-- Start Information shown --
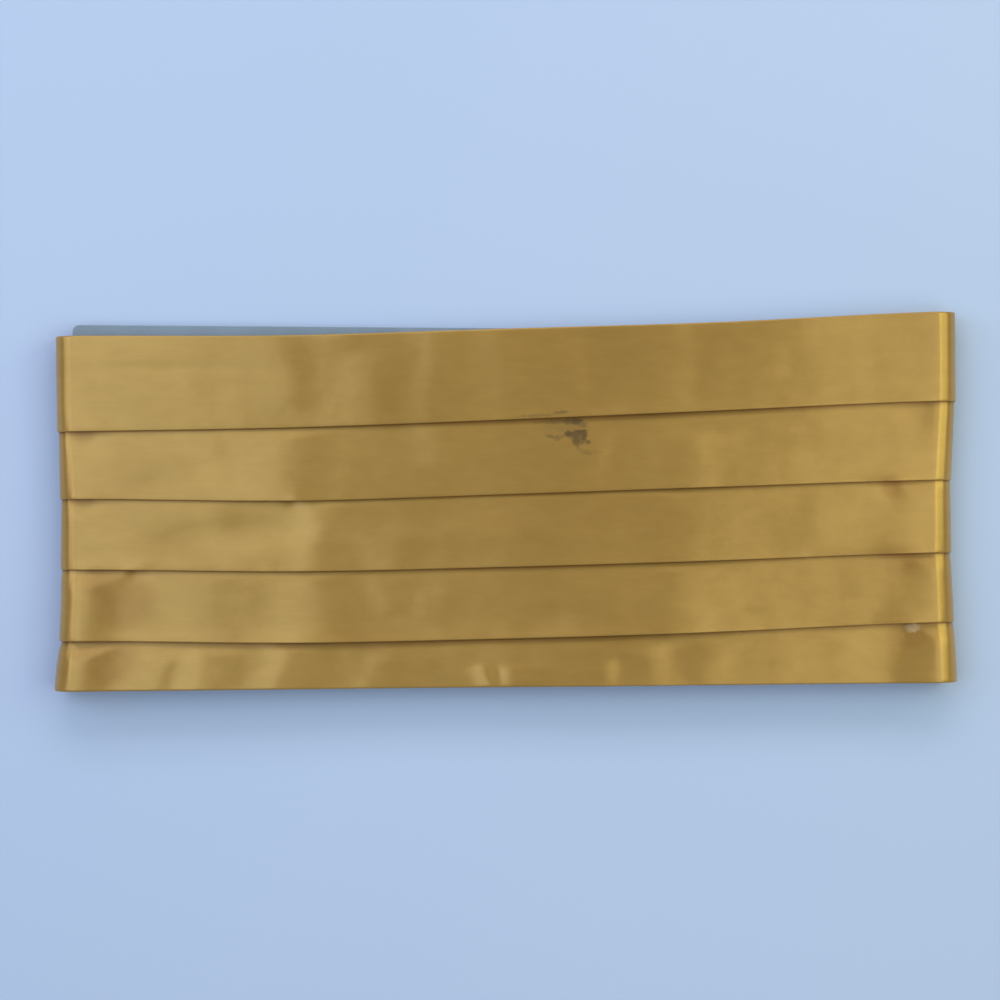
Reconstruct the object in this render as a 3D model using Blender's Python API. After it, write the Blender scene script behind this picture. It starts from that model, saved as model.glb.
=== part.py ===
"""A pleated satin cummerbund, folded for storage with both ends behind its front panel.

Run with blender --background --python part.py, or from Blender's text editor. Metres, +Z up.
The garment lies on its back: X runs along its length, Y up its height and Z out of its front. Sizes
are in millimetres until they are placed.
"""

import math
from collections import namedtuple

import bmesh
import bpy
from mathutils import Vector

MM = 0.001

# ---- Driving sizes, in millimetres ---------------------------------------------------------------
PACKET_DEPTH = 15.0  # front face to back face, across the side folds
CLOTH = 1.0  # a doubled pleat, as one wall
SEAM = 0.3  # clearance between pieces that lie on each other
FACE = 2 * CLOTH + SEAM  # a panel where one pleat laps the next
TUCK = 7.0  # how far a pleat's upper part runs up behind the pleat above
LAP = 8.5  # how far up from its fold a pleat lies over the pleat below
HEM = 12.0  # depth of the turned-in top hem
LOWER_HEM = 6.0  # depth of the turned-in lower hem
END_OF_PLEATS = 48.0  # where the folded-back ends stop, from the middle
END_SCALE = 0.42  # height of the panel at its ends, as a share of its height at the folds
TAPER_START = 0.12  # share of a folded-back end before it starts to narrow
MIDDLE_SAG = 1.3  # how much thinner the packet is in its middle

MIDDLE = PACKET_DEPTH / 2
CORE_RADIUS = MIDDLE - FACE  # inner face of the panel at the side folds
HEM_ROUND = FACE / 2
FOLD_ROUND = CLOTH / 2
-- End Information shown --
- _Aim of the task_: Only the lines from the first line of the material above through the line that contains "MIDDLE_SAG = 1.3" should be quoted, each one exactly.

- _Task answer_:
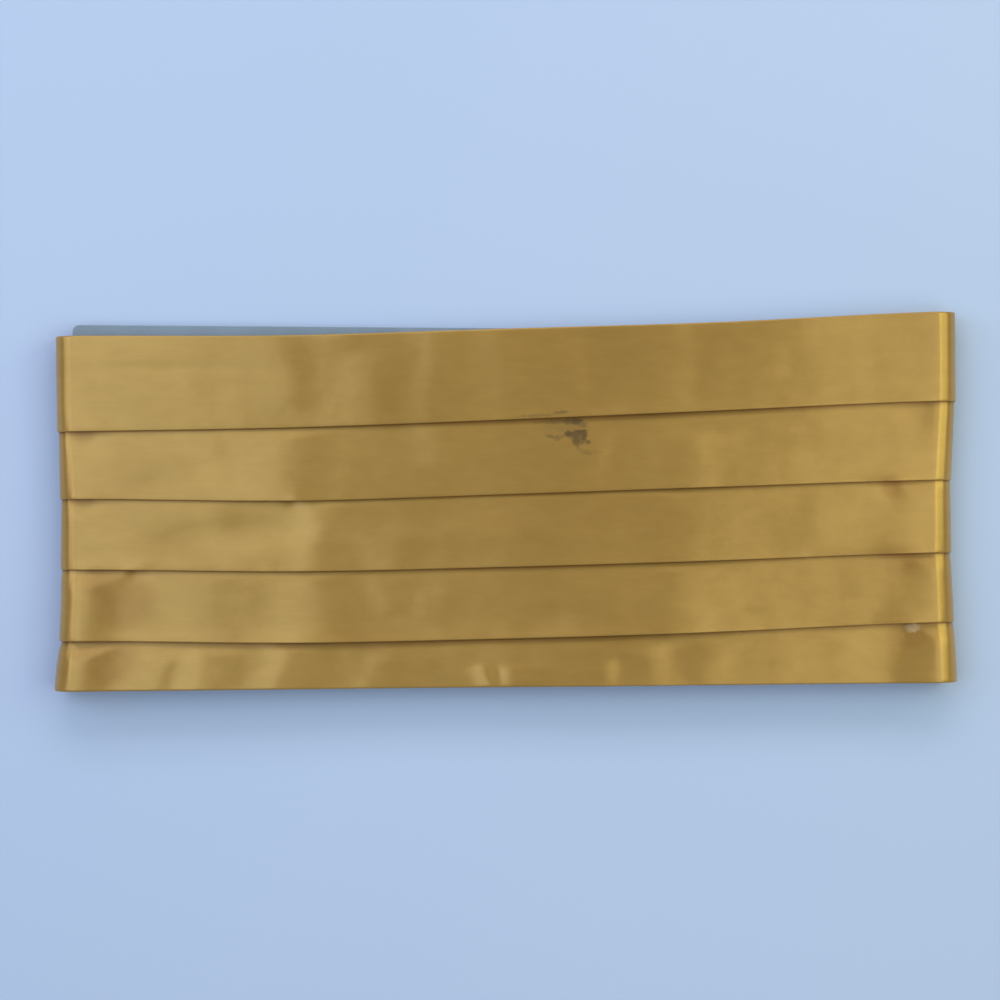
Reconstruct the object in this render as a 3D model using Blender's Python API. After it, write the Blender scene script behind this picture. It starts from that model, saved as model.glb.
=== part.py ===
"""A pleated satin cummerbund, folded for storage with both ends behind its front panel.

Run with blender --background --python part.py, or from Blender's text editor. Metres, +Z up.
The garment lies on its back: X runs along its length, Y up its height and Z out of its front. Sizes
are in millimetres until they are placed.
"""

import math
from collections import namedtuple

import bmesh
import bpy
from mathutils import Vector

MM = 0.001

# ---- Driving sizes, in millimetres ---------------------------------------------------------------
PACKET_DEPTH = 15.0  # front face to back face, across the side folds
CLOTH = 1.0  # a doubled pleat, as one wall
SEAM = 0.3  # clearance between pieces that lie on each other
FACE = 2 * CLOTH + SEAM  # a panel where one pleat laps the next
TUCK = 7.0  # how far a pleat's upper part runs up behind the pleat above
LAP = 8.5  # how far up from its fold a pleat lies over the pleat below
HEM = 12.0  # depth of the turned-in top hem
LOWER_HEM = 6.0  # depth of the turned-in lower hem
END_OF_PLEATS = 48.0  # where the folded-back ends stop, from the middle
END_SCALE = 0.42  # height of the panel at its ends, as a share of its height at the folds
TAPER_START = 0.12  # share of a folded-back end before it starts to narrow
MIDDLE_SAG = 1.3  # how much thinner the packet is in its middle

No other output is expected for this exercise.